PURCHASE, REDEMPTION AND PRICING OF SHARES
The Prospectus describes the manner in which the Fund's
Shares may be purchased and redeemed. See "How to Buy Shares of
the Fund" and "How to Sell Shares of the Fund" in the Prospectus.
Net asset value per Share is determined as of the close of
business on the New York Stock Exchange, every Monday through
Friday (exclusive of national business holidays). The Fund's
offices will be closed, and net asset value will not be
calculated, on those days on which the New York Stock Exchange is
closed, which currently are: New Year's Day, Presidents' Day,
Good Friday, Memorial Day, Independence Day, Labor Day,
Thanksgiving Day and Christmas Day.
Trading in securities on European and Far Eastern securities
exchanges and over-the-counter markets is normally completed well
before the close of business in New York on each day on which the
New York Stock Exchange is open. Trading of European or Far
Eastern securities generally, or in a particular country or
countries, may not take place on every New York business day.
Furthermore, trading takes place in various foreign markets on
days which are not business days in New York and on which the
Fund's net asset value is not calculated. The Fund calculates
net asset value per Share, and therefore effects sales,
redemptions and repurchases of its Shares, as of the close of the
New York Stock Exchange once on each day on which that Exchange
is open. Such calculation does not take place contemporaneously
with the determination of the prices of many of the portfolio
securities used in such calculation and if events occur which
materially affect the value of those foreign securities, they
will be valued at fair market value as determined by the
management and approved in good faith by the Board of Trustees.

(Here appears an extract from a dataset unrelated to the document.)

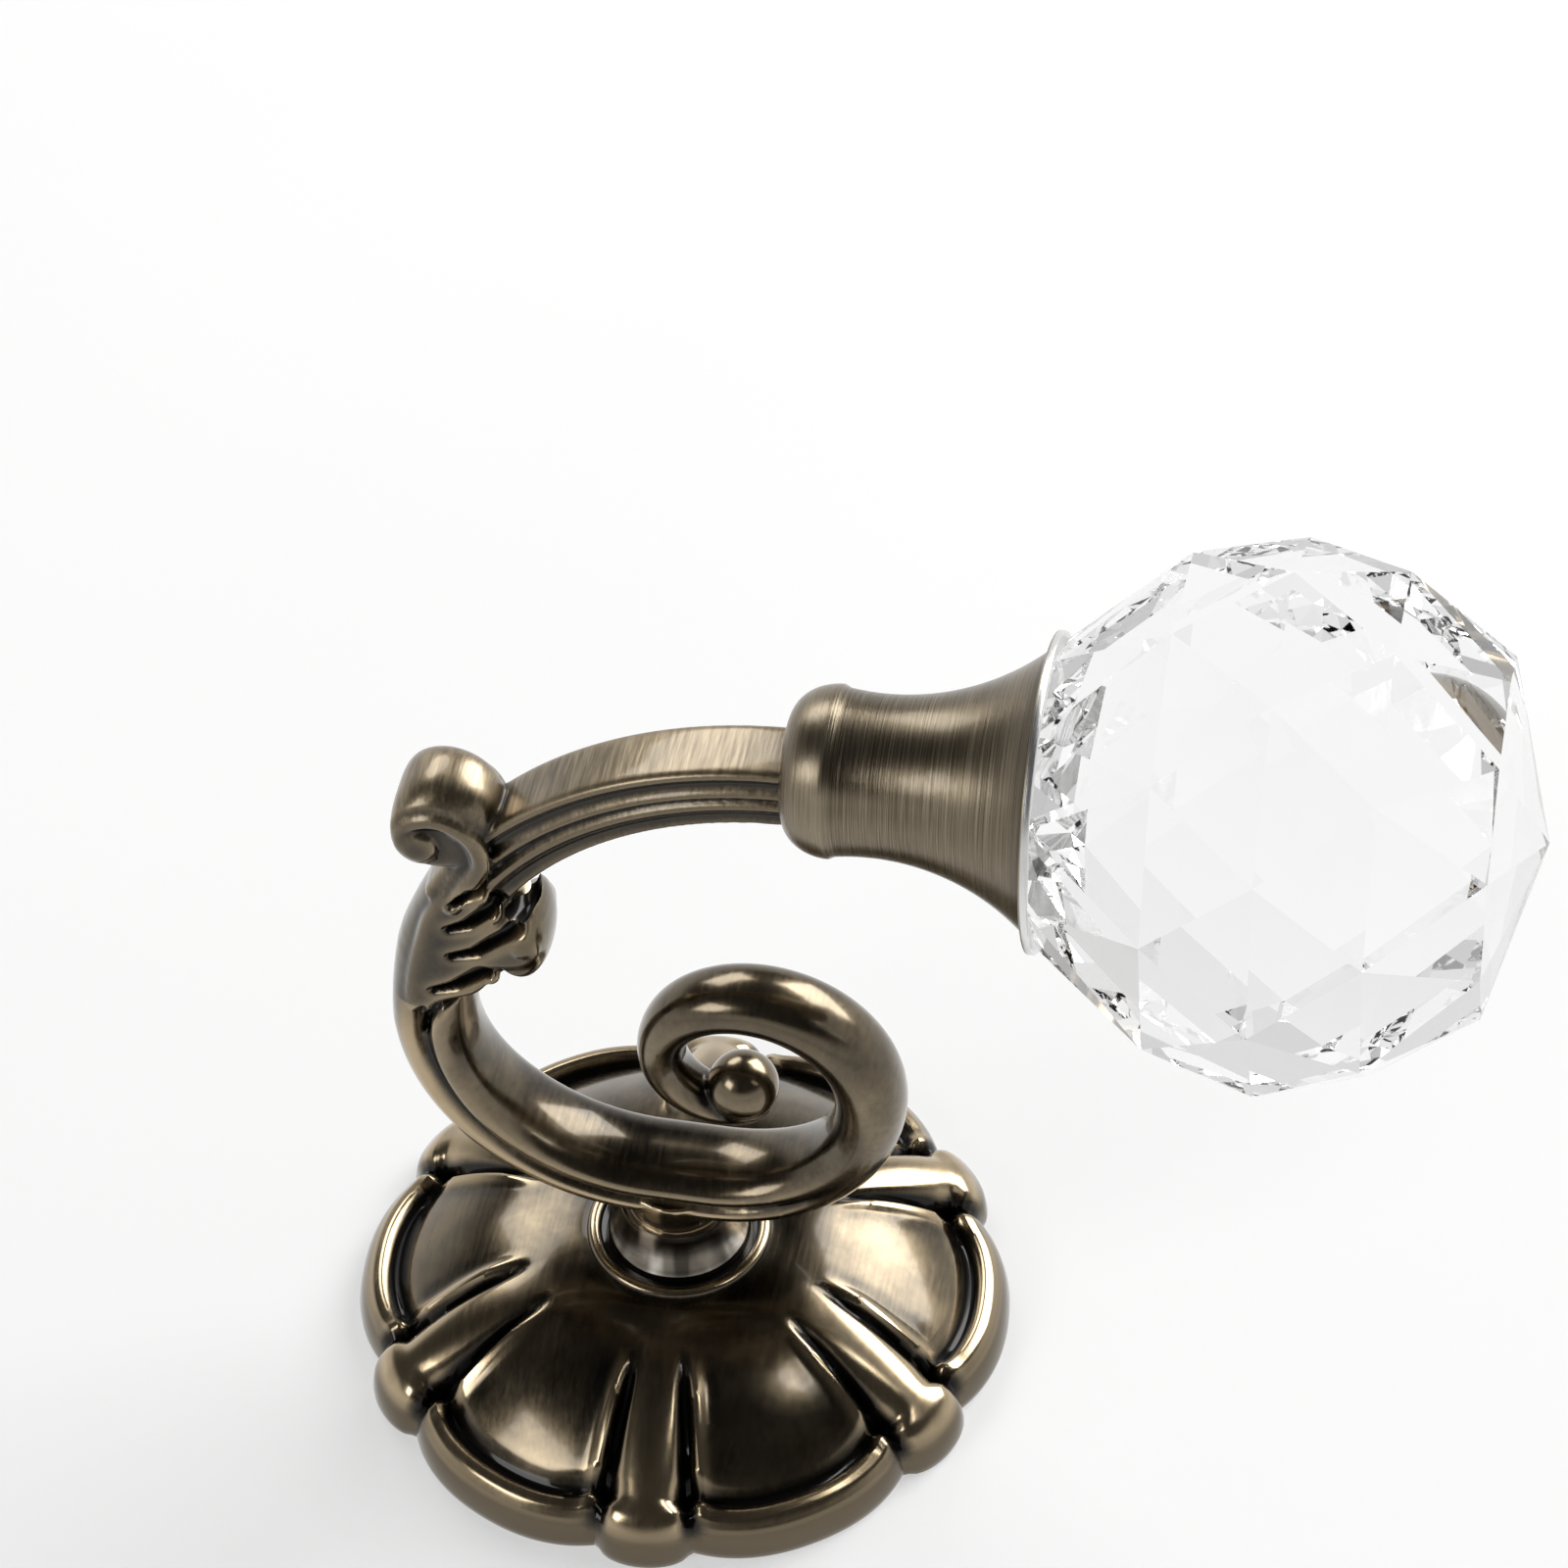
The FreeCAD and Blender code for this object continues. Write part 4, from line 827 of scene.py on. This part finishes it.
# %% The leaf
HUSK = [(-22.9, 55.5), (-21.9, 58.6), (-20.3, 61.4), (-19.2, 62.7), (-17.6, 62.9), (-16.0, 62.6), (-15.4, 61.4),
        (-14.9, 60.6), (-14.5, 59.6), (-14.6, 58.6), (-13.6, 58.0), (-12.2, 57.6), (-11.0, 56.4), (-10.9, 54.6),
        (-12.2, 53.0), (-14.2, 52.4), (-15.4, 52.2), (-15.2, 51.0), (-16.0, 50.0), (-17.2, 48.4), (-19.0, 47.4),
        (-22.0, 45.9), (-23.8, 44.6), (-24.7, 45.6), (-24.2, 50.0)]
BULBS = [(-16.1, 62.0, 3.55, 0.85), (-15.2, 59.7, 3.55, 0.95), (-12.6, 55.6, 2.75, 1.85), (-15.9, 50.9, 3.5, 0.95)]
SLITS = [
    [(-19.5, 57.3), (-17.3, 58.4), (-14.6, 61.1)],
    [(-19.5, 53.5), (-16.8, 54.6), (-13.0, 58.1)],
    [(-21.6, 48.3), (-19.3, 49.3), (-16.4, 51.6)],
    [(-18.9, 61.0), (-16.6, 63.0)],
]
LIP = [[(-16.6, 47.9), (-18.9, 47.0), (-21.3, 45.9), (-22.5, 43.7), (-22.9, 41.6)]]


def husk_ring(y, shrink):
    """The husk's outline at this distance from the middle plane, drawn in by shrink towards its own line."""
    outline = rounded(HUSK, 160)
    ahead = np.roll(outline, -1, axis=0) - np.roll(outline, 1, axis=0)
    ahead /= np.linalg.norm(ahead, axis=1)[:, None]
    inward = np.stack([ahead[:, 1], -ahead[:, 0]], axis=1)
    drawn = outline + inward * shrink
    return [(x, y, z) for x, z in drawn]


husk_rings = [husk_ring(side * y, shrink) for side, y, shrink in (
    (-1, 4.3, 0.9), (-1, 4.15, 0.35), (-1, 3.8, 0.1), (-1, 3.3, 0.0), (-1, 1.8, -0.05),
    (1, 1.8, -0.05), (1, 3.3, 0.0), (1, 3.8, 0.1), (1, 4.15, 0.35), (1, 4.3, 0.9))]
forms.append(link("husk", skin("husk", husk_rings)))
for side in (1, -1):
    for number, (x, z, y, radius) in enumerate(BULBS):
        points = [(x - 0.02, side * y, z, radius), (x, side * y, z, radius)]
        forms.append(finger("bulb_%d" % number, points, 2, 24, 8))
cup = []
cup_turns = np.linspace(0, 2 * math.pi, 48, endpoint=False)
for y in np.linspace(-3.9, 3.9, 40):
    share = math.sqrt(1 - (y / 4.3) ** 2)
    wide, high = 1.4 + 1.5 * share, 1.8 + 3.6 * share
    cup.append([(-13.2 + wide * math.cos(t), y, 55.0 + high * math.sin(t)) for t in cup_turns])
forms.append(link("cup", skin("cup", cup)))
print("leaf made;", len(forms), "forms in all")


# %% [markdown]
# Now the forms become one casting. These helpers join the forms, apply a mesh's modifiers, make a straight
# rod to drill with, and press grooves into the hook's sides along lines.

# %% Casting helpers
def join(name, things):
    with bpy.context.temp_override(active_object=things[0], selected_editable_objects=things):
        bpy.ops.object.join()
    things[0].name = name
    return things[0]


def settled(thing):
    """The object's mesh with its modifiers applied."""
    bpy.context.view_layer.update()
    shown = thing.evaluated_get(bpy.context.evaluated_depsgraph_get())
    mesh = bpy.data.meshes.new_from_object(shown)
    thing.modifiers.clear()
    thing.data = mesh
    return thing


def rod(name, start, way, radius, length):
    ahead = np.array(way, float)
    side = np.cross(ahead, (0, 1, 0))
    side /= np.linalg.norm(side)
    other = np.cross(ahead, side)
    turns = np.linspace(0, 2 * math.pi, 48, endpoint=False)
    circle = [radius * (side * math.cos(t) + other * math.sin(t)) for t in turns]
    rings = [[np.array(start) + ahead * distance + point for point in circle] for distance in (0, length)]
    return link(name, skin(name, rings))


def press_in(mesh, lines, first_half, last_half, depth):
    """Pushes the hook's sides inwards along lines that widen from their first point to their last."""
    count = len(mesh.vertices)
    flat = np.zeros(count * 3)
    mesh.vertices.foreach_get("co", flat)
    place = flat.reshape(-1, 3) / MM
    nearest = np.full(count, 99.0)
    for line in lines:
        for k, (start, end) in enumerate(zip(line, line[1:])):
            start, way = np.array(start), np.array(end) - np.array(start)
            away = place[:, [0, 2]] - start
            share = np.clip((away @ way) / (way @ way), 0, 1)
            half = first_half + (last_half - first_half) * (k + share) / (len(line) - 1)
            nearest = np.minimum(nearest, np.linalg.norm(away - share[:, None] * way, axis=1) / half)
    weight = np.exp(-nearest ** 3) * ease(2.4, 3.2, np.abs(place[:, 1]))
    place[:, 1] -= np.sign(place[:, 1]) * depth * weight
    mesh.vertices.foreach_set("co", (place * MM).ravel())
    mesh.update()
    return int((weight > 0.3).sum())


print("casting helpers ready")


# %% [markdown]
# The remesh rebuilds the union as even small faces, and Smooth rounds the joins. The leaf's slits and the
# line under its lip are pressed in next. The holes are drilled last so that they stay crisp.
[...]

The Board of Trustees may establish procedures under which
the Fund may suspend the determination of net asset value for the
whole or any part of any period during which (1) the New York
Stock Exchange is closed other than for customary weekend and
holiday closings, (2) trading on the New York Stock Exchange is
restricted, (3) an emergency exists as a result of which disposal
of securities owned by the Fund is not reasonably practicable or
it is not reasonably practicable for the Fund fairly to determine
the value of its net assets, or (4) for such other period as the
Securities and Exchange Commission may by order permit for the
protection of the holders of the Fund's Shares.
Ownership and Authority Disputes. In the event of disputes
involving multiple claims of ownership or authority to control a
shareholder's account, the Fund has the right (but has no
obligation) to: (a) freeze the account and require the written
agreement of all persons deemed by the Fund to have a potential
property interest in the account, prior to executing instructions
regarding the account; or (b) interplead disputed funds or
accounts with a court of competent jurisdiction. Moreover, the
Fund may surrender ownership of all or a portion of an account to
the Internal Revenue Service in response to a Notice of Levy.
In addition to the special purchase plans described in the
Prospectus, other special purchase plans also are available:
Tax Deferred Retirement Plans. The Fund offers its
Shareholders the opportunity to participate in the following
types of retirement plans:
o For individuals whether or not covered by other
qualified plans;
o For simplified employee pensions;
o For employees of tax-exempt organizations; and
o For corporations, self-employed individuals and
partnerships.
Capital gains and income received by the foregoing plans
generally are exempt from taxation until distribution from the
plans. Investors considering participation in any such plan
should review specific tax laws relating thereto and should
consult their attorneys or tax advisers with respect to the
establishment and maintenance of any such plan. Additional
information, including the fees and charges with respect to all
of these plans, is available upon request to the Principal
Underwriter. No distribution under a retirement plan will be
made until Templeton Funds Trust Company receives the
participant's election on IRS Form W-4P (available on request
from the Transfer Agent) and such other documentation as it deems
necessary, as to whether or not U.S. income tax is to be withheld
from such distribution.
Individual Retirement Account (IRA). All individuals
(whether or not covered by qualified private or governmental
retirement plans) may purchase Shares of the Fund pursuant to an
Individual Retirement Account. However, contributions to an IRA
by an individual who is covered by a qualified private or
governmental plan may not be tax-deductible depending on the
individual's income. Custodial services for Individual
Retirement Accounts are available through Templeton Funds Trust
Company. Disclosure statements summarizing certain aspects of
Individual Retirement Accounts are furnished to all persons
investing in such accounts, in accordance with Internal Revenue
Service regulations.
Simplified Employee Pensions (SEP-IRA). For employers who
wish to establish a simplified form of employee retirement
program investing in Shares of the Fund, there are available
Simplified Employee Pensions invested in IRA plans. Details and
materials relating to these plans will be furnished upon request
to the Principal Underwriter.
Retirement Plan for Employees of Tax-Exempt Organizations
(403(b)). Employees of public school systems and certain types
of charitable organizations may enter into a deferred
compensation arrangement for the purchase of Shares of the Fund
without being taxed currently on the investment. Contributions
which are made by the employer through salary reduction are
excludable from the gross income of the employee. Such deferred
compensation plans, which are intended to qualify under Section
403(b) of the Internal Revenue Code of 1986, as amended, are
available through the Principal Underwriter. Custodial services
are provided by Templeton Funds Trust Company.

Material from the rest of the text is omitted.